SHORT EXERCISE: Line by line, reproduce exactly the beginning of the listing below, ending with the line that contains "self.tree = tree" and adding nothing.

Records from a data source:

◆ ◆ ◆ ◆ ◆

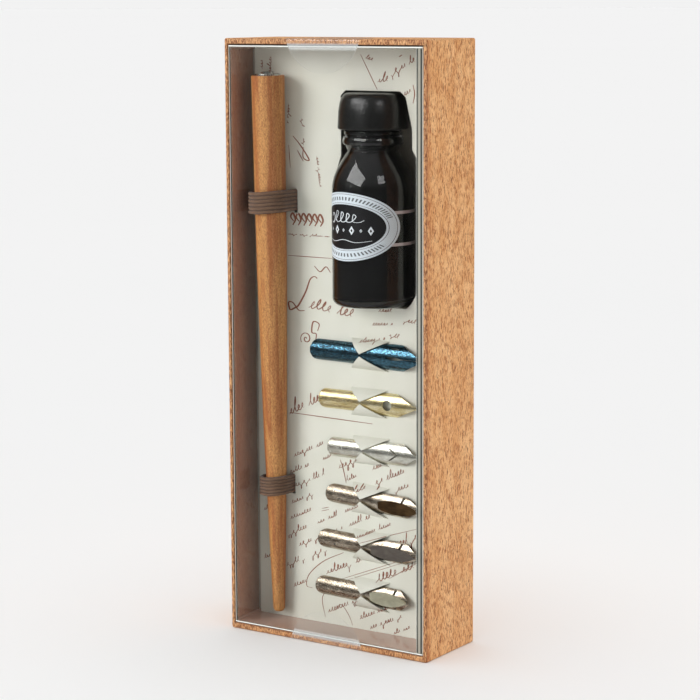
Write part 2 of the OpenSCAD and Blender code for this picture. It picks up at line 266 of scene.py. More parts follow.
def srgb(r, g, b):
    """A display colour of 0 to 255 as a shader's linear colour."""
    parts = [c / 255 for c in (r, g, b)]
    return tuple(c / 12.92 if c <= 0.04045 else ((c + 0.055) / 1.055) ** 2.4 for c in parts) + (1.0,)


def grey(v):
    return (v, v, v, 1.0)


class Value:
    """A shader value that sums can be written with."""

    def __init__(self, nodes, socket):
        self.nodes, self.socket = nodes, socket

    def __rsub__(self, other):
        return self.nodes.math("SUBTRACT", other, self)


# Signs for the sums of two shader values, or of one
SIGNS = {"add": "ADD", "sub": "SUBTRACT", "mul": "MULTIPLY", "truediv": "DIVIDE"}
SIGNS.update({"lt": "LESS_THAN", "gt": "GREATER_THAN", "abs": "ABSOLUTE"})


def sum_of(kind):
    return lambda value, *others: value.nodes.math(kind, value, *others)


for sign, operation in SIGNS.items():
    setattr(Value, f"__{sign}__", sum_of(operation))


class Nodes:
    """A node tree with short ways to add to it."""

    def __init__(self, tree):
        self.tree = tree

    def put(self, socket, value):
        value = getattr(value, "socket", value)
        if isinstance(value, bpy.types.NodeSocket):
            self.tree.links.new(value, socket)
        else:
            socket.default_value = value

    def add(self, kind, inputs=None, out=0, **settings):
        """A node with its inputs and settings, of which one output is handed back."""
        node = self.tree.nodes.new("ShaderNode" + kind)
        for key, value in settings.items():
            setattr(node, key, value)
        for key, value in (inputs or {}).items():
            self.put(node.inputs[key], value)
        return Value(self, node.outputs[out]) if node.outputs else None

    def math(self, kind, *values):
        return self.add("Math", dict(enumerate(values)), operation=kind)

    def blend(self, share, shader, other):
        return self.add("MixShader", {0: share, 1: shader, 2: other})

    def split(self, place):
        parts = self.add("SeparateXYZ", {0: place}).socket.node.outputs
        return [Value(self, part) for part in parts]

    def ramp(self, factor, stops):
        ramp = self.add("ValToRGB", {"Fac": factor})
        elements = ramp.socket.node.color_ramp.elements
        elements[0].position, elements[0].color = stops[0]
        elements[1].position, elements[1].color = stops[-1]
        for position, color in stops[1:-1]:
            elements.new(position).color = color
        return ramp


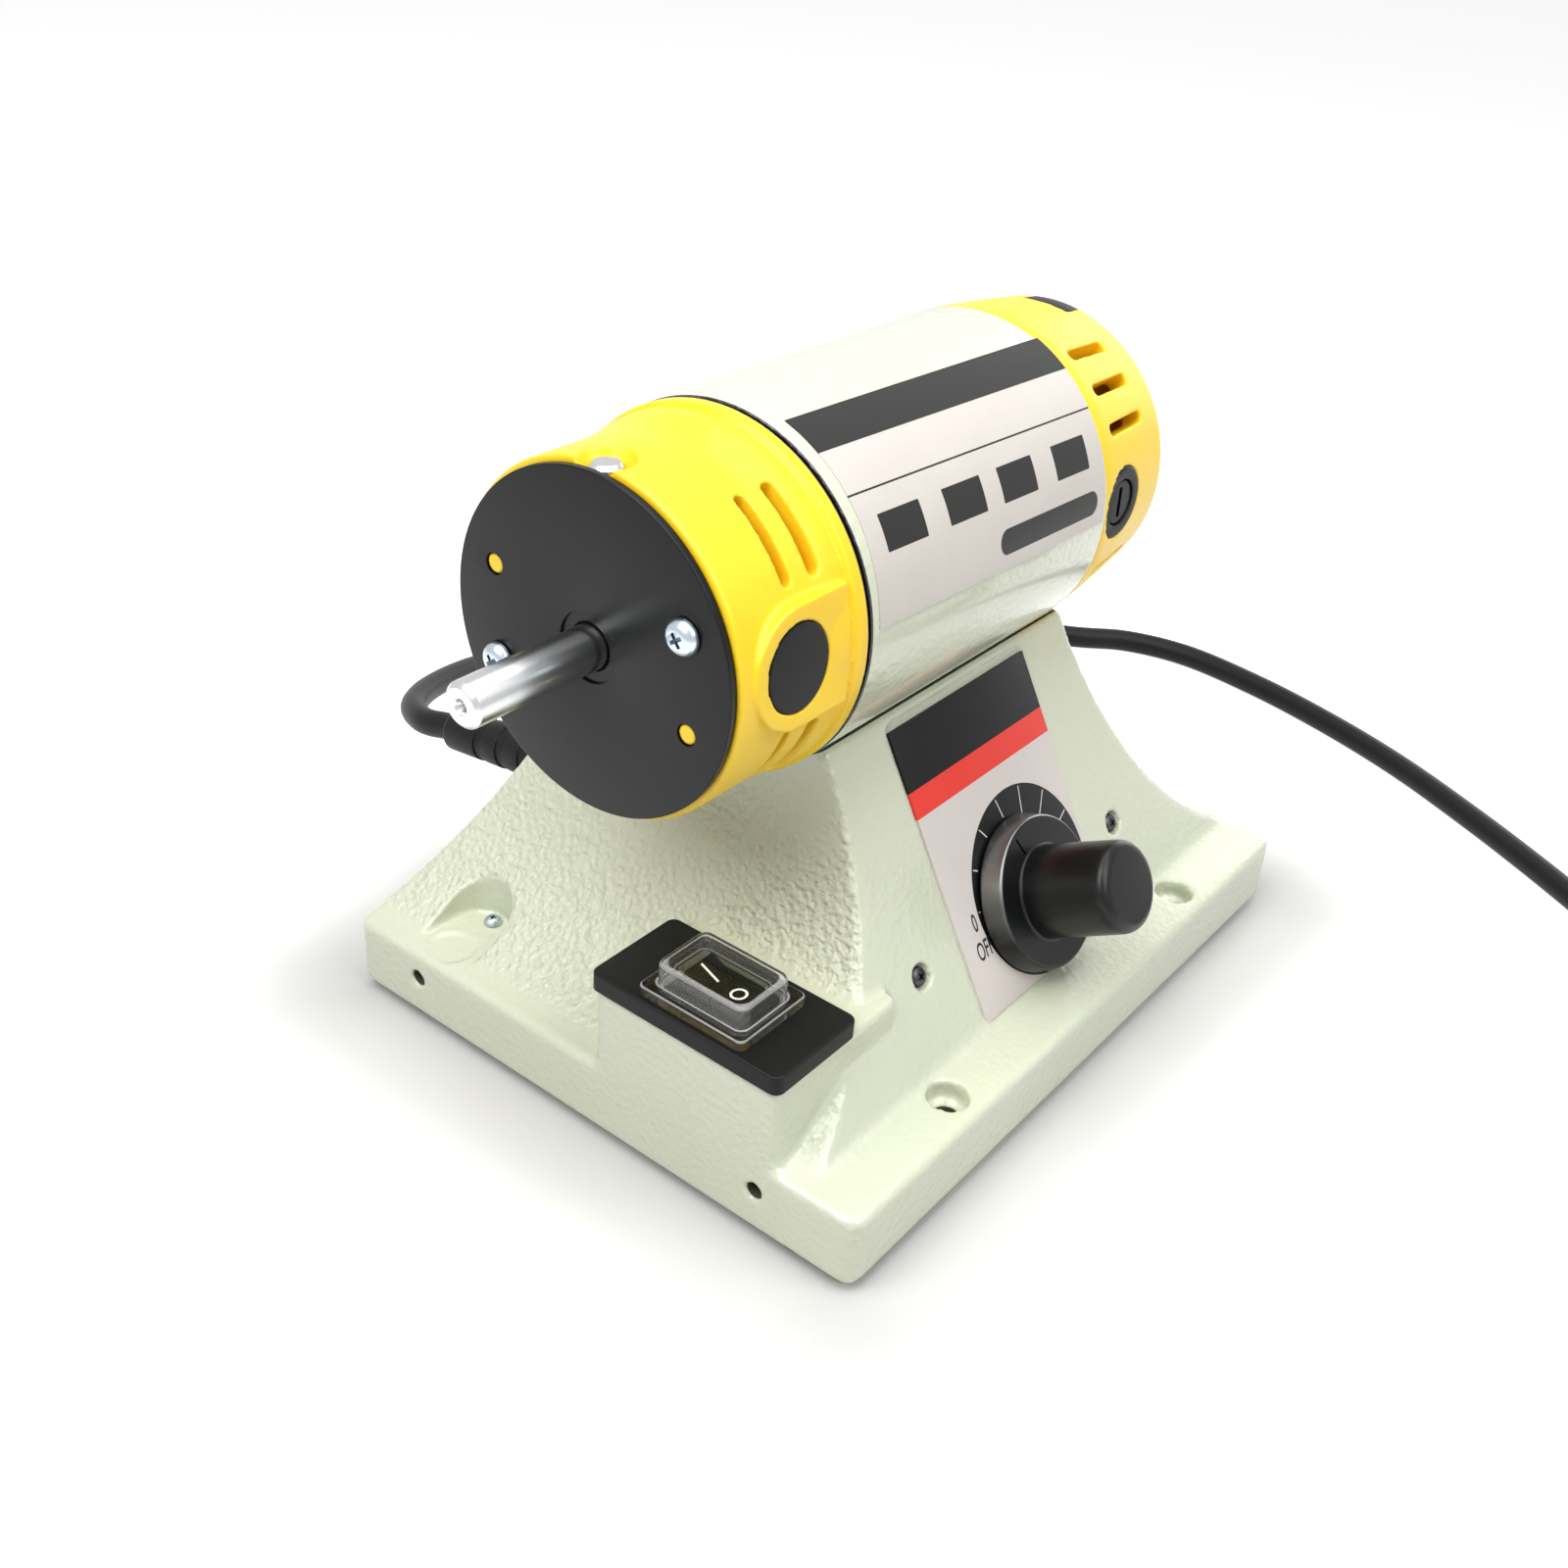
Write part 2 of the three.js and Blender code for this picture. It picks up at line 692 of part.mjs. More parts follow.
function buildControl() {
  const panelHeight = panel.top - panel.bottom;
  const shape = roundedRectangle(panel.centreX, panel.bottom + panelHeight / 2,
    panel.width, panelHeight, panel.cornerRadius);
  const floor = -panel.recessDepth + seatGap;
  const plate = cut(
    prism(shape, floor, floor + panel.thickness, 'z', 6),
    bore('z', control.bushingHole, -overrun, overrun, control.x, control.y),
  );
  piece('control_panel_plate', plate, finishes.label(), slopeGroup);

  const inner = -casting.wall - seatGap;
  const bushingTop = floor + panel.thickness + control.bushingHeight;
  const nutBottom = floor + panel.thickness + seatGap;
  const nutShape = polygon([0, 1, 2, 3, 4, 5].map((i) => [
    control.nutRadius * Math.cos(60 * i * degree),
    control.nutRadius * Math.sin(60 * i * degree),
  ]));
  const tabs = [-1, 0, 1].map((i) => block(
    i * 2 * control.tabWidth - control.tabWidth / 2, i * 2 * control.tabWidth + control.tabWidth / 2,
    -control.bodyRadius - control.tabLength, -control.bodyRadius / 2,
    inner - control.bodyDepth / 2, inner - control.bodyDepth / 2 + control.tabThickness,
  ));
  const pot = cut(
    join(
      rod('z', control.bodyRadius, inner - control.bodyDepth, inner, 0, 0, roundSides / 2),
      rod('z', control.bushingRadius, inner - control.rootLength, bushingTop),
      ...tabs,
    ),
    bore('z', control.shaftRadius + runningGap, inner - control.bodyDepth / 2, bushingTop + overrun),
  );
  const seat = (body) => shifted(body, control.x, control.y, 0);
  piece('potentiometer', seat(pot), finishes.zinc(), slopeGroup);
  const nut = cut(
    prism(nutShape, nutBottom, nutBottom + control.nutHeight, 'z'),
    bore('z', control.bushingRadius + runningGap, -overrun, nutBottom + overrun),
  );
  piece('potentiometer_nut', seat(nut), finishes.steel(), slopeGroup);
  const shaftBottom = inner - control.bodyDepth / 2 + runningGap;
  const shaft = rod('z', control.shaftRadius, shaftBottom, shaftBottom + control.shaftLength);
  piece('potentiometer_shaft', seat(shaft), finishes.brass(), slopeGroup);

  buildKnob(floor + panel.thickness + knob.standOff, shaftBottom + control.shaftLength);

  // Speed control board with its two soldered spacers, behind the sloped wall
  const boardTop = inner - board.depth + casting.wall;
  const [leftX, rightX] = panelScrew.xs;
  const low = panelScrew.y - board.height / 2;
  const high = panelScrew.y + board.height / 2;
  const parts = boardPartShares.map((share) => {
    const [x, y] = [board.height * share.x, panelScrew.y + board.height * share.y];
    const [halfX, halfY] = [(board.height * share.width) / 2, (board.height * share.depth) / 2];
    const top = boardTop + board.height * share.height;
    return block(x - halfX, x + halfX, y - halfY, y + halfY, boardTop - board.thickness / 2, top);
  });
  const holes = panelScrew.xs.map((x) => bore('z', panelScrew.hole, -2 * board.depth, 0, x, panelScrew.y, screwSides));
  const base = block(leftX - board.marginX, rightX + board.marginX, low, high,
    boardTop - board.thickness, boardTop);
  const spacers = panelScrew.xs.map((x) => rod('z', board.spacerRadius, boardTop - board.thickness, inner,
    x, panelScrew.y));
  piece('speed_control_board', cut(join(base, ...parts, ...spacers), ...holes), finishes.board(), slopeGroup);

  panelScrew.xs.forEach((x, i) => {
    const side = ['left', 'right'][i];
    const seatLevel = -panelScrew.counterboreDepth + runningGap;
    const length = seatLevel - boardTop + board.thickness + seatGap;
    const screw = panScrew({ ...panelScrew, shankLength: length });
    piece(`panel_screw_${side}`, shifted(screw, x, panelScrew.y, seatLevel), finishes.blackPlastic(), slopeGroup);
  });
}

// Parts on the board: a heat sink, a capacitor and a choke, as shares of the board's height
const boardPartShares = [
  { x: -1, y: 0, width: 0.62, depth: 0.69, height: 0.42 },
  { x: 1, y: 0.08, width: 0.54, depth: 0.31, height: 0.46 },
  { x: 1.46, y: -0.12, width: 0.23, depth: 0.38, height: 0.35 },
];

// Knob: a wide skirt and a long round grip
const knob = {
  standOff: 0.5,
  skirtRadius: 20.5,
  skirtFaceRadius: 19.6,
  skirtHeight: 6.4,
  gripRadius: 12,
  gripTopRadius: 11.6,
  height: 30.8,
  edge: 2,
  bore: 3.25,
  hollow: 7.5,
  hollowDepth: 9,
  pointerAngle: 110,
  pointerLength: 8,
  pointerWidth: 0.8,
  pointerDepth: 0.4,
};

function buildKnob(bottom, shaftTop) {
  const top = bottom + knob.height;
  const outline = [
    [bottom, 0],
    [bottom, knob.skirtRadius - knob.pointerWidth],
    [bottom + knob.pointerWidth, knob.skirtRadius],
    [bottom + knob.skirtHeight - knob.edge / 2, knob.skirtFaceRadius],
    [bottom + knob.skirtHeight, knob.skirtFaceRadius - knob.edge / 2],
    [bottom + knob.skirtHeight, knob.gripRadius],
    [top - knob.edge, knob.gripTopRadius],
    [top - knob.edge * 0.3, knob.gripTopRadius - knob.edge * 0.3],
    [top, knob.gripTopRadius - knob.edge],
    [top, 0],
  ];
  const face = bottom + knob.skirtHeight;
  const outer = knob.skirtFaceRadius - knob.edge;
  const pointer = block(outer - knob.pointerLength, outer, -knob.pointerWidth / 2, knob.pointerWidth / 2,
    face - knob.pointerDepth, face + overrun).rotate([0, 0, knob.pointerAngle]);
  const keepGrip = rod('z', knob.gripRadius + knob.pointerWidth, face - overrun, top + overrun, 0, 0, roundSides);
  const body = cut(
    turned('z', outline),
    rod('z', knob.hollow, bottom - overrun, bottom + knob.hollowDepth, 0, 0, smallSides),
    bore('z', knob.bore, bottom, shaftTop + seatGap, 0, 0, smallSides),
    pointer.subtract(keepGrip),
  );
  piece('speed_knob', shifted(body, control.x, control.y, 0), finishes.blackPlastic(), slopeGroup);
}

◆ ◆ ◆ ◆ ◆

RESPONSE FOR THIS EXERCISE:
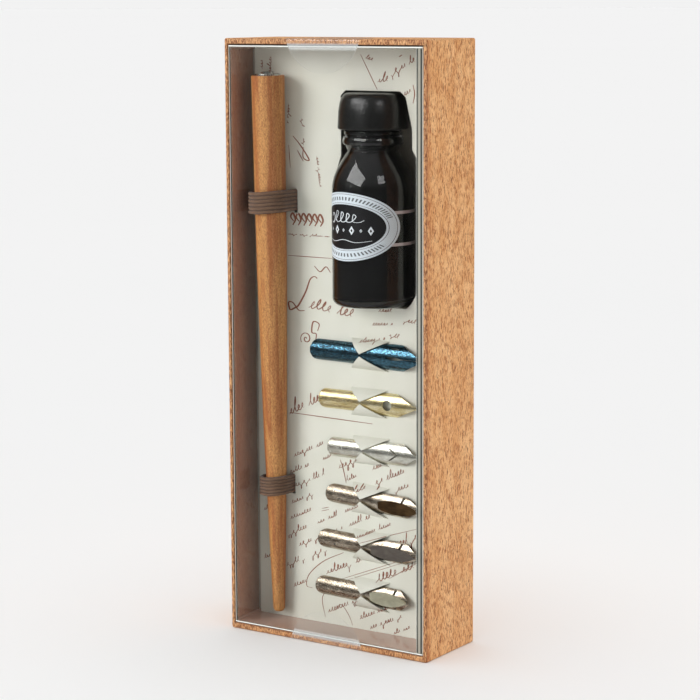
Write part 2 of the OpenSCAD and Blender code for this picture. It picks up at line 266 of scene.py. More parts follow.
def srgb(r, g, b):
    """A display colour of 0 to 255 as a shader's linear colour."""
    parts = [c / 255 for c in (r, g, b)]
    return tuple(c / 12.92 if c <= 0.04045 else ((c + 0.055) / 1.055) ** 2.4 for c in parts) + (1.0,)


def grey(v):
    return (v, v, v, 1.0)


class Value:
    """A shader value that sums can be written with."""

    def __init__(self, nodes, socket):
        self.nodes, self.socket = nodes, socket

    def __rsub__(self, other):
        return self.nodes.math("SUBTRACT", other, self)


# Signs for the sums of two shader values, or of one
SIGNS = {"add": "ADD", "sub": "SUBTRACT", "mul": "MULTIPLY", "truediv": "DIVIDE"}
SIGNS.update({"lt": "LESS_THAN", "gt": "GREATER_THAN", "abs": "ABSOLUTE"})


def sum_of(kind):
    return lambda value, *others: value.nodes.math(kind, value, *others)


for sign, operation in SIGNS.items():
    setattr(Value, f"__{sign}__", sum_of(operation))


class Nodes:
    """A node tree with short ways to add to it."""

    def __init__(self, tree):
        self.tree = tree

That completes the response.